• Task prompt: Please write out the material that follows, exactly as it stands.

• Records for the exercise:

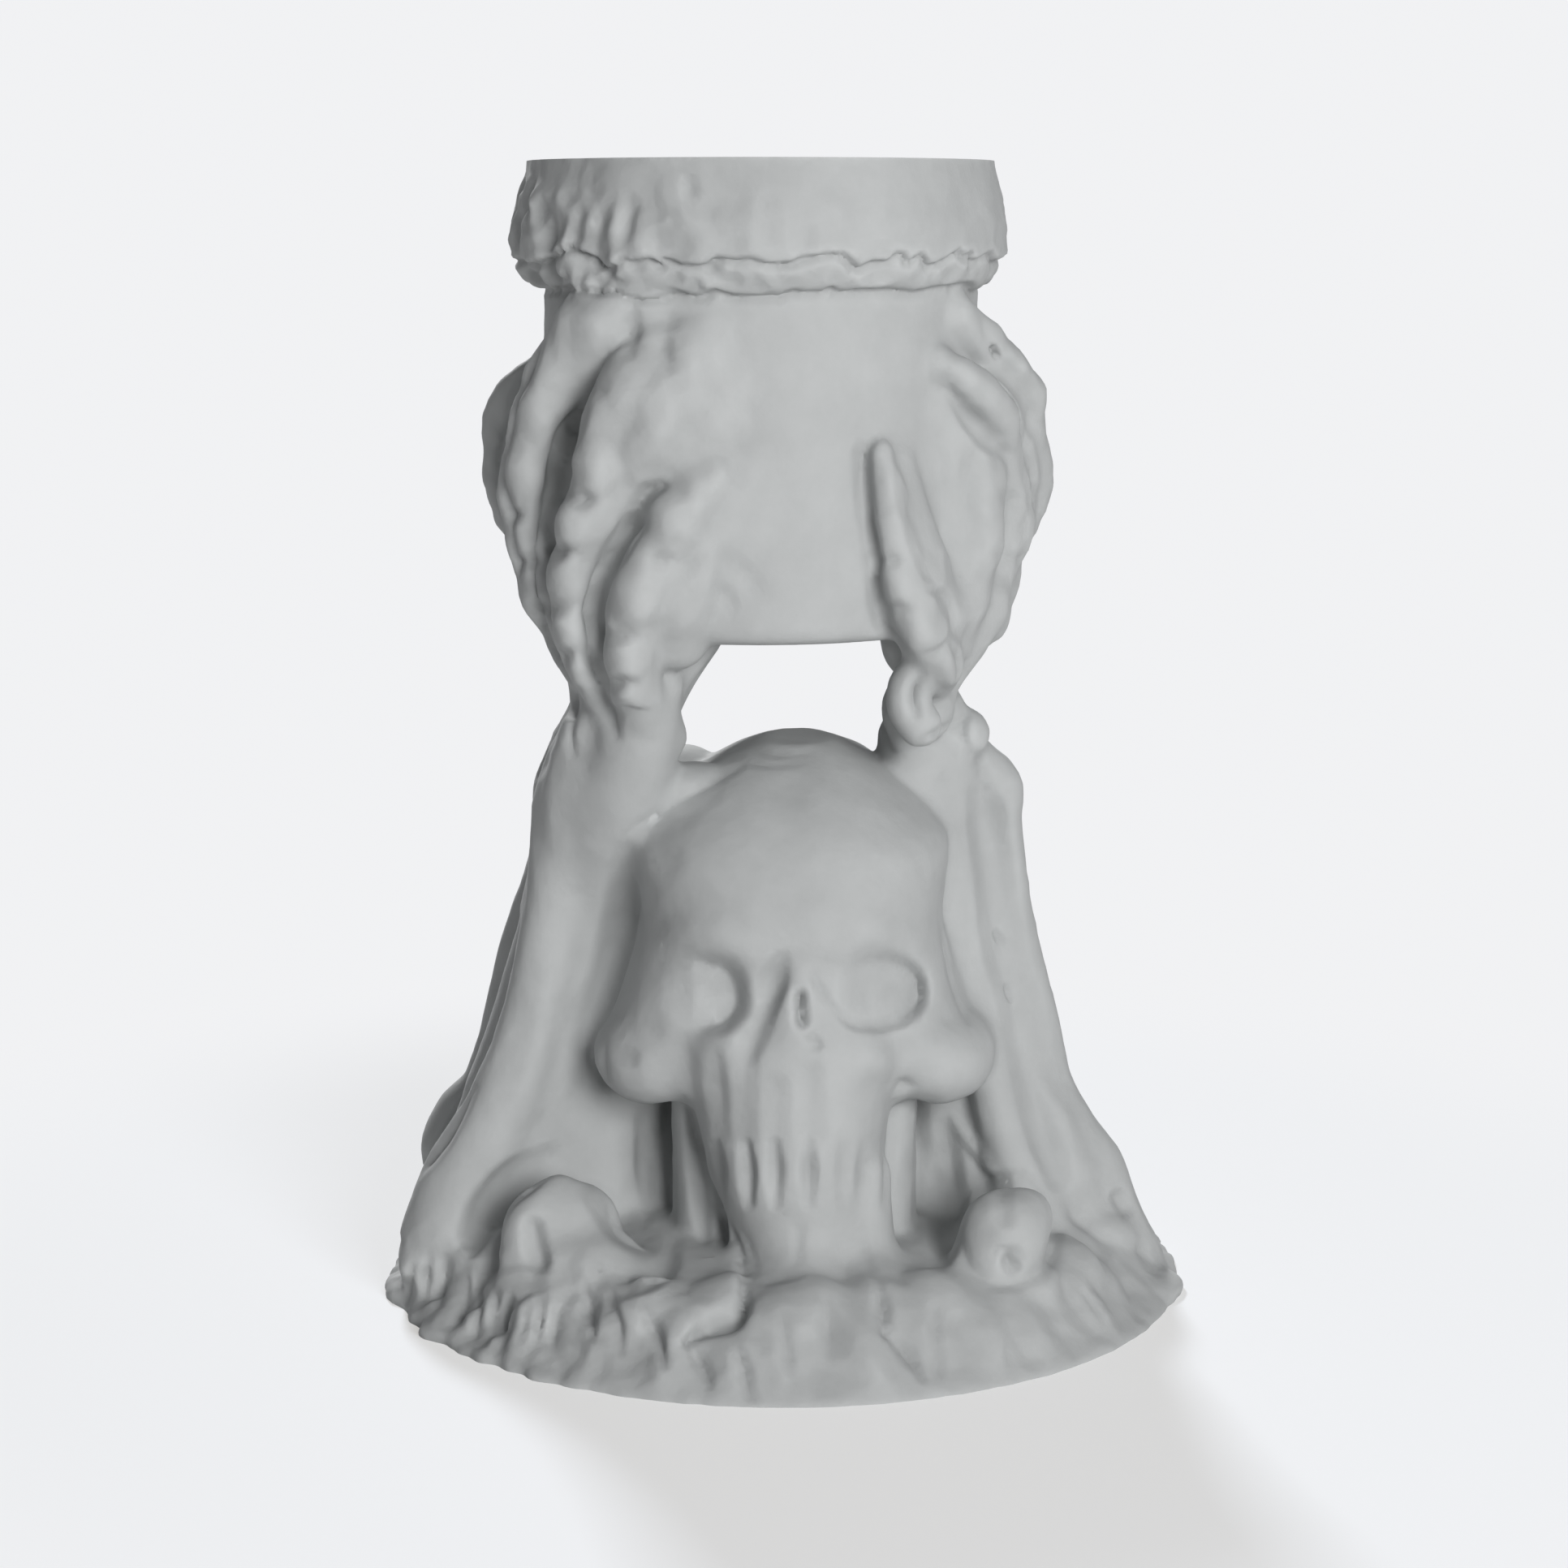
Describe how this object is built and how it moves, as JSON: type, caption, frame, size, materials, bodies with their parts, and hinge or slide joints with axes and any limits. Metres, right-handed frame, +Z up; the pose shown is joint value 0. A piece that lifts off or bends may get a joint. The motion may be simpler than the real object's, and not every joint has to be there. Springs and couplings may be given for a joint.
{
  "type": "candle holder",
  "caption": "Votive candle holder: skeletal forearms rise from a rocky mound on either side of a skull, and their hands hold up a round cup with a crusted rim.",
  "frame": {"origin": "on the flat underside, at the middle of the mound, at floor level", "axes": "+Z up, towards the cup's mouth; -Y towards the front, where the skull looks; +X to the viewer's right as the skull is faced"},
  "size_m": [0.1081, 0.1109, 0.15],
  "materials": {
    "casting": "matt mid-grey cast resin, slightly mottled, unpainted"
  },
  "bodies": {
    "root": {"candle_holder": "casting"}
  },
  "joints": []
}
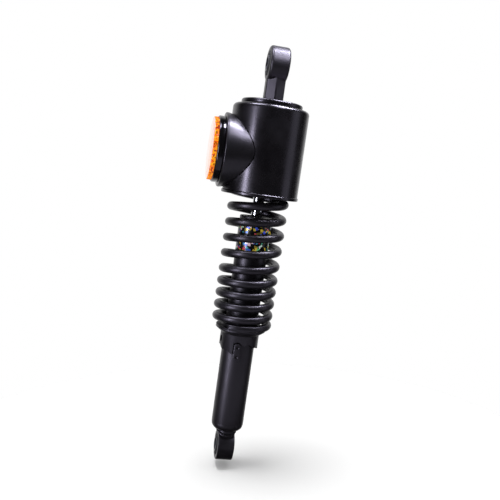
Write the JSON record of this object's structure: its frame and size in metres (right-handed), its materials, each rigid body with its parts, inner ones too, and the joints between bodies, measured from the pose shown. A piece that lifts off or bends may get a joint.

• Finished task:
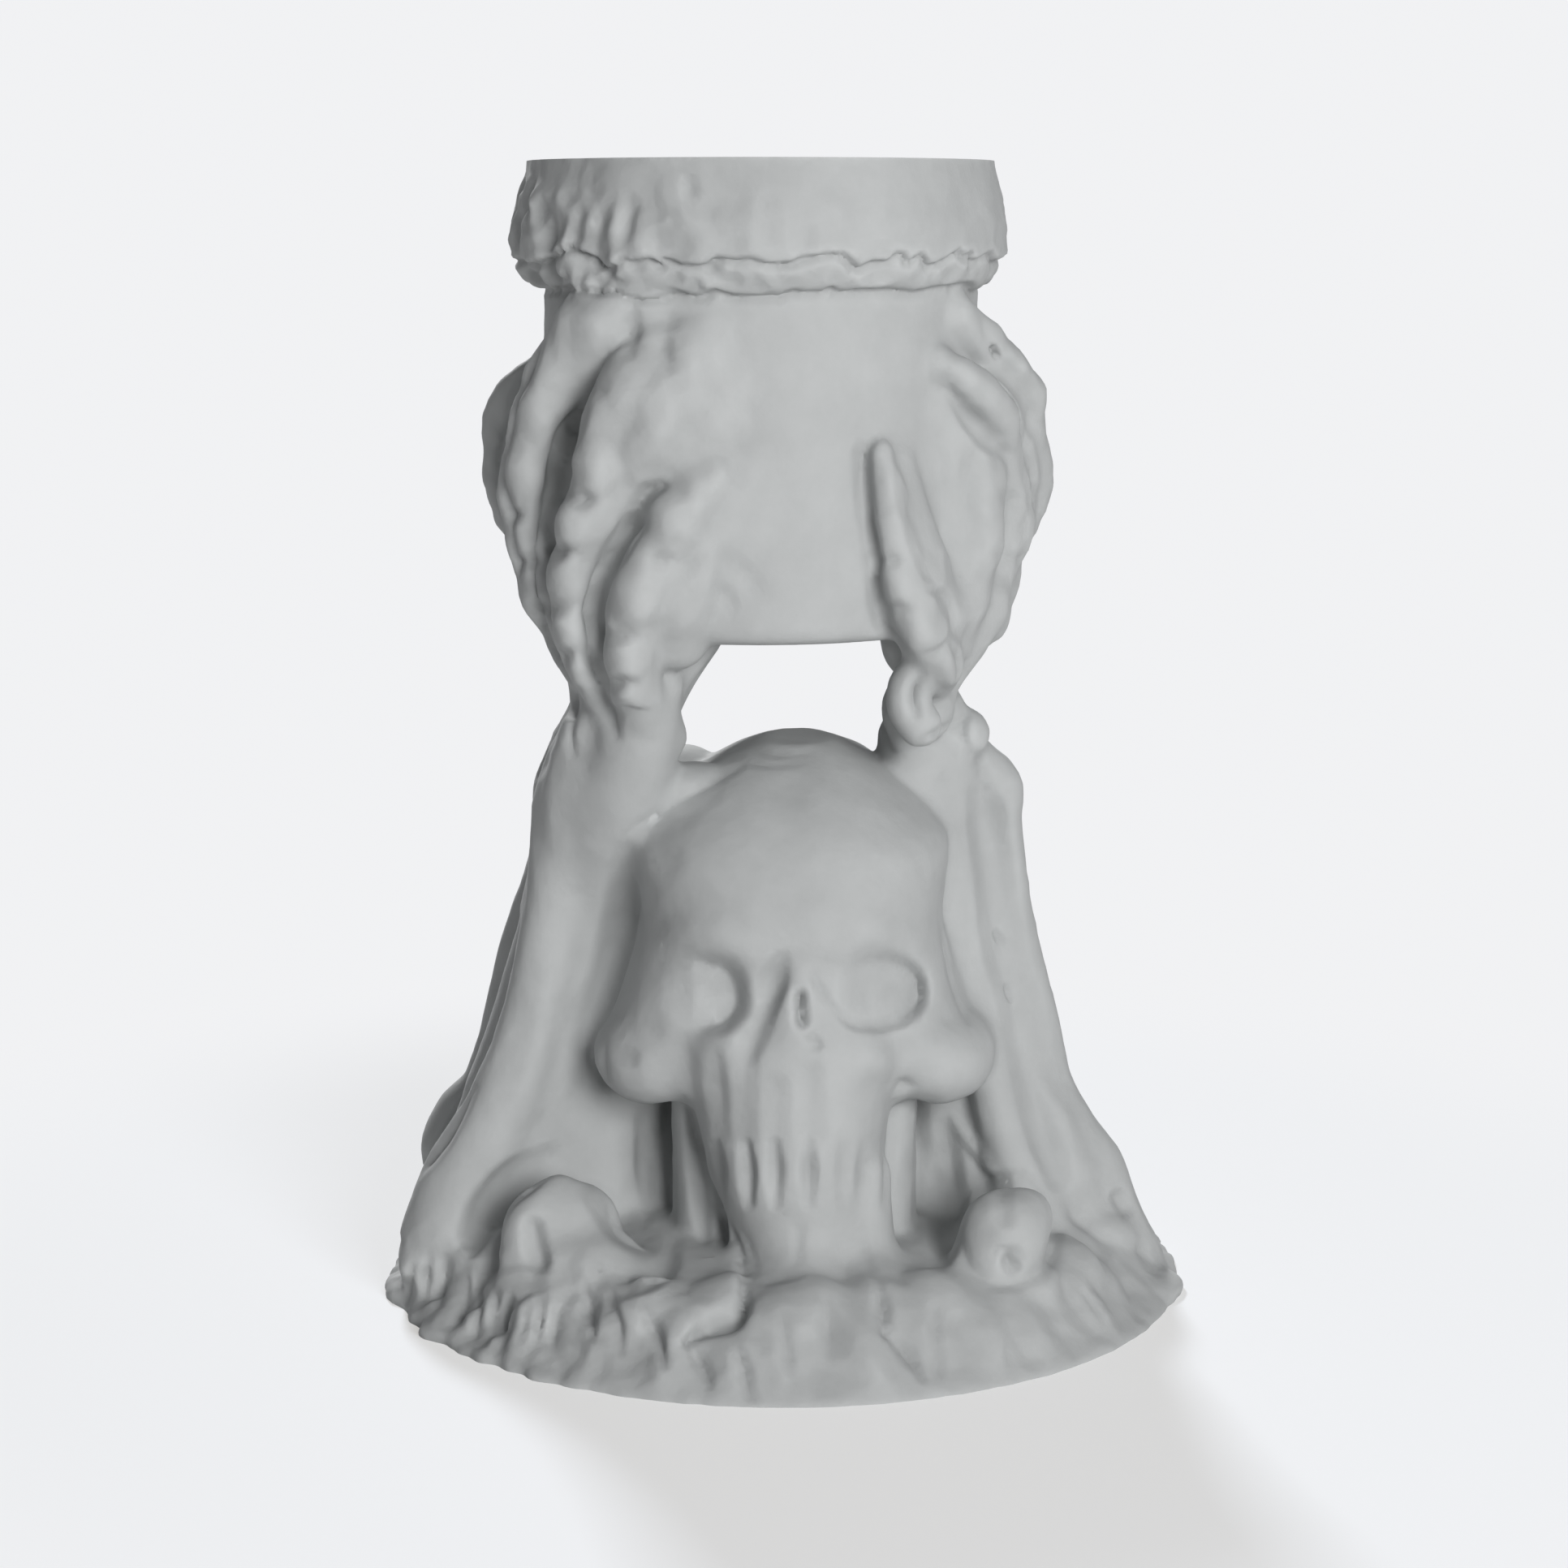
Describe how this object is built and how it moves, as JSON: type, caption, frame, size, materials, bodies with their parts, and hinge or slide joints with axes and any limits. Metres, right-handed frame, +Z up; the pose shown is joint value 0. A piece that lifts off or bends may get a joint. The motion may be simpler than the real object's, and not every joint has to be there. Springs and couplings may be given for a joint.
{
  "type": "candle holder",
  "caption": "Votive candle holder: skeletal forearms rise from a rocky mound on either side of a skull, and their hands hold up a round cup with a crusted rim.",
  "frame": {"origin": "on the flat underside, at the middle of the mound, at floor level", "axes": "+Z up, towards the cup's mouth; -Y towards the front, where the skull looks; +X to the viewer's right as the skull is faced"},
  "size_m": [0.1081, 0.1109, 0.15],
  "materials": {
    "casting": "matt mid-grey cast resin, slightly mottled, unpainted"
  },
  "bodies": {
    "root": {"candle_holder": "casting"}
  },
  "joints": []
}
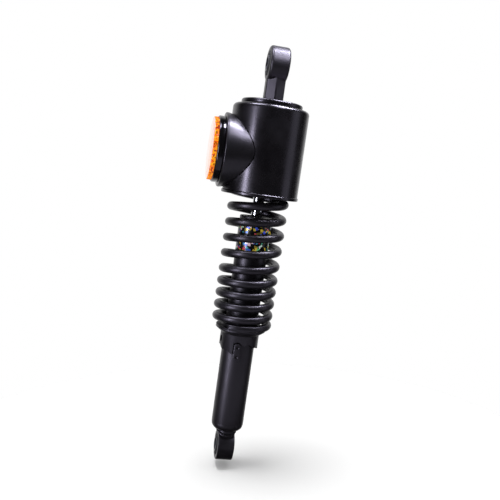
Write the JSON record of this object's structure: its frame and size in metres (right-handed), its materials, each rigid body with its parts, inner ones too, and the joints between bodies, measured from the pose shown. A piece that lifts off or bends may get a joint.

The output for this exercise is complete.